Identifier et valoriser plus tôt d'autres compétences

Les professionnels de l'enseignement informatique se sont rapidement aperçus que des élèves en difficulté dans les matières théoriques pendant les classes préparatoires intégrées occupaient plus tard, en entreprise, des postes équivalents à ceux qui avaient effectué un cursus brillant.

C'est dans ce contexte qu'ont été créées des écoles comme In'tech Info : afin d'accueillir tous les profils, sans distinction de baccalauréat d'origine. Il est formidable de constater qu'un élève qu'on pensait peu assuré sur le plan technique fait merveille dans l'entreprise où il effectue son stage ; au point que l'on vienne nous voir pour nous demander une dizaine d'autres comme lui ! 

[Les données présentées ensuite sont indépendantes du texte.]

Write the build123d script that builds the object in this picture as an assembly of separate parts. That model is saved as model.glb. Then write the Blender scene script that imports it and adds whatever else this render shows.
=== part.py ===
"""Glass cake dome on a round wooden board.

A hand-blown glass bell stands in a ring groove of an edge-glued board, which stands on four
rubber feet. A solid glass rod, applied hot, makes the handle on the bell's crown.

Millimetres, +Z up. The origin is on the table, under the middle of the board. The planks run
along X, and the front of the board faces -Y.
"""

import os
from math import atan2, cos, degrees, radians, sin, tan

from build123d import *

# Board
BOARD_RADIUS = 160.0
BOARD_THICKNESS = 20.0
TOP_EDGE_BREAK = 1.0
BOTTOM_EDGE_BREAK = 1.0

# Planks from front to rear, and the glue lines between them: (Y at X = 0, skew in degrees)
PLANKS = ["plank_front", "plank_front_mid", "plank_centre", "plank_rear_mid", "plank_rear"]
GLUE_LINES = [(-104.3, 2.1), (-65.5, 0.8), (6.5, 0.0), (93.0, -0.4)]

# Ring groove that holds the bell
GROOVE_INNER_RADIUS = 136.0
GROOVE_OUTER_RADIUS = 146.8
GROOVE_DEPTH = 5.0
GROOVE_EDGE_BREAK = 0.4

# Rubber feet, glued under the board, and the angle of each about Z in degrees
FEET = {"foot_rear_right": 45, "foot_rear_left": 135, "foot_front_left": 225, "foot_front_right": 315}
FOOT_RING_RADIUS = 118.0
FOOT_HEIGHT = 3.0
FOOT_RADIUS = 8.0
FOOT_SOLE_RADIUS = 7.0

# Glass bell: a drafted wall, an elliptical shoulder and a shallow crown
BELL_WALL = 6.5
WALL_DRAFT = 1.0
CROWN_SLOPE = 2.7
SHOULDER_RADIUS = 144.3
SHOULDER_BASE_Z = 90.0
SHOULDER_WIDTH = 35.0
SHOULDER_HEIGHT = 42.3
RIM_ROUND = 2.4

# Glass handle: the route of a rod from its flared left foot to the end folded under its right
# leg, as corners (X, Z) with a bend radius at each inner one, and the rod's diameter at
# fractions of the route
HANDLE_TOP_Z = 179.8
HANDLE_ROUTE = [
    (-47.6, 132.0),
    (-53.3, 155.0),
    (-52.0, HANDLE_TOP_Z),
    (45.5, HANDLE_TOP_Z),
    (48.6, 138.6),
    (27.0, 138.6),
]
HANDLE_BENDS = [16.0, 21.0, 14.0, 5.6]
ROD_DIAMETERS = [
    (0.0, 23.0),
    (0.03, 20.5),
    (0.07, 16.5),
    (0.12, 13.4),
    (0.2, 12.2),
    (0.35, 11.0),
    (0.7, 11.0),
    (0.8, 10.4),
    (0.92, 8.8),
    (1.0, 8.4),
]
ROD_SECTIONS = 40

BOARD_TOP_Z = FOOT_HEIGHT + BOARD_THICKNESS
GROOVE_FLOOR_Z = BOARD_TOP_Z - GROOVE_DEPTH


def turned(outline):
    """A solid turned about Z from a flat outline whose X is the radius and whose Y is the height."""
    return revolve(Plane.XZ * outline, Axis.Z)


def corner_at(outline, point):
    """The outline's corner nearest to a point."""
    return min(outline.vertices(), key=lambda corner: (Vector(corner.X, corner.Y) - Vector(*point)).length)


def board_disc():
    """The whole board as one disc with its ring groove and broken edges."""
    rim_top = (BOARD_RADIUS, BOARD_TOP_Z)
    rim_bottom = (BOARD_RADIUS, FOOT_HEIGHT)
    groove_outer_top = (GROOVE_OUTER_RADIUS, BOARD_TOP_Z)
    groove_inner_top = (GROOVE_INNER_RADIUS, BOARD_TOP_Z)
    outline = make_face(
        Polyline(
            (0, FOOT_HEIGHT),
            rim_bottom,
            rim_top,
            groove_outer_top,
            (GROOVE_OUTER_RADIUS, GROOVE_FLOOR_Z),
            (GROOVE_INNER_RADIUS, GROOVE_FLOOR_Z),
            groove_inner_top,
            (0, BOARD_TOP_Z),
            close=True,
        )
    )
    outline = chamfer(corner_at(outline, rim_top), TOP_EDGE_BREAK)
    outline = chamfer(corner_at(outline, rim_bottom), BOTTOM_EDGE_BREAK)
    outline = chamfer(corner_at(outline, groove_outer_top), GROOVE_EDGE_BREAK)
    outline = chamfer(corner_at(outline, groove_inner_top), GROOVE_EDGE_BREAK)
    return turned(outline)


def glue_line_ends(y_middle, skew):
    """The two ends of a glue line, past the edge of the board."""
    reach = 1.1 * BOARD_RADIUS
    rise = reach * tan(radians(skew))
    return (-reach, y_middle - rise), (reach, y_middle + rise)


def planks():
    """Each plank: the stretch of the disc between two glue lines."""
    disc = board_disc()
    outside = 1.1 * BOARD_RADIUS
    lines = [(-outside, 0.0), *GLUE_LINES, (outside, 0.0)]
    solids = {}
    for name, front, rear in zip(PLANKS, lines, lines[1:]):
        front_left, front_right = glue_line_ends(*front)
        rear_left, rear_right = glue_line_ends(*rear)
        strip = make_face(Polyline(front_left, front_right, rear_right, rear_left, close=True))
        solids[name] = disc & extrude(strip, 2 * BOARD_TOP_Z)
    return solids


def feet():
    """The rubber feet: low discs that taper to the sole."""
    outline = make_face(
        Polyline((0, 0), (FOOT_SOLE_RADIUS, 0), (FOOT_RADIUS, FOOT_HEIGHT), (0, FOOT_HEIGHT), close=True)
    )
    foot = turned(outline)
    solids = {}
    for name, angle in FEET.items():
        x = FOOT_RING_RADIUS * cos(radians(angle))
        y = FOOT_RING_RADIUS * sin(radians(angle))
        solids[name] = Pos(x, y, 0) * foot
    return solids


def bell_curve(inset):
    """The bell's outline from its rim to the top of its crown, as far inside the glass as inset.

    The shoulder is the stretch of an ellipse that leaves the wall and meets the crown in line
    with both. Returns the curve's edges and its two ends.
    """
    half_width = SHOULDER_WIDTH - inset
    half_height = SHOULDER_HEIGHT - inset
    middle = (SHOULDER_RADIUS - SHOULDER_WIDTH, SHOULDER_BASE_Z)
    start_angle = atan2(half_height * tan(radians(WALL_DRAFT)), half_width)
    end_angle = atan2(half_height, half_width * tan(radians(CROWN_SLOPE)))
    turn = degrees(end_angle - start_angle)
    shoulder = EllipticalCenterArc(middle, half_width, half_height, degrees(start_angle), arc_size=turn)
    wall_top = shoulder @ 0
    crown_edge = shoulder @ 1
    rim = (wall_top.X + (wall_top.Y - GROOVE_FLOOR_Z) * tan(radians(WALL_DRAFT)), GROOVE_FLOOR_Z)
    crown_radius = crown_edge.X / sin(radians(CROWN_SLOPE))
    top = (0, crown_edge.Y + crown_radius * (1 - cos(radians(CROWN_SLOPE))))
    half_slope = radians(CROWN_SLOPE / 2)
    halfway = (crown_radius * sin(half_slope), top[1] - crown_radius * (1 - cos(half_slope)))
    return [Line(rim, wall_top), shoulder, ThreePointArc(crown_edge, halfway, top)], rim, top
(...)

Aujourd'hui, les jeunes ignorent leurs propres richesses et ne savent pas identifier leurs points forts. Cela est dû en grande partie à une éducation qui néglige l'apprentissage des compétences non techniques.



Capacité à régler des conflits, à fédérer les énergies autour d'un projet, à établir une relation de confiance, à anticiper les besoins, à prévoir un dysfonctionnement : rien n'est fait au lycée pour identifier et valoriser ces compétences humaines pourtant essentielles au bon fonctionnement d'une société.

Aujourd'hui, les jeunes ignorent leurs propres richesses et ne savent pas identifier leurs points forts. Cela est dû en grande partie à une éducation qui néglige l'apprentissage des compétences non techniques. Évaluer ces compétences plutôt que sanctionner par une note dans une discipline est devenu primordial. Cela signifie simplement : identifier les activités que l'on est capable de faire dans tel ou tel domaine et celles que l'on ne maîtrise pas encore. Cela change tout, car chaque étudiant possède un ou plusieurs points forts.

Aujourd'hui, dans un marché du travail qui réclame des collaborateurs aux compétences variées, capables d'évoluer dans des milieux diversifiés, la confiance en soi est essentielle. Favoriser l'accès aux études et aux métiers de l'informatique à tous est possible, mais pour cela, il faut une pédagogie qui montre... qu'il n'existe pas une unique façon de réussir."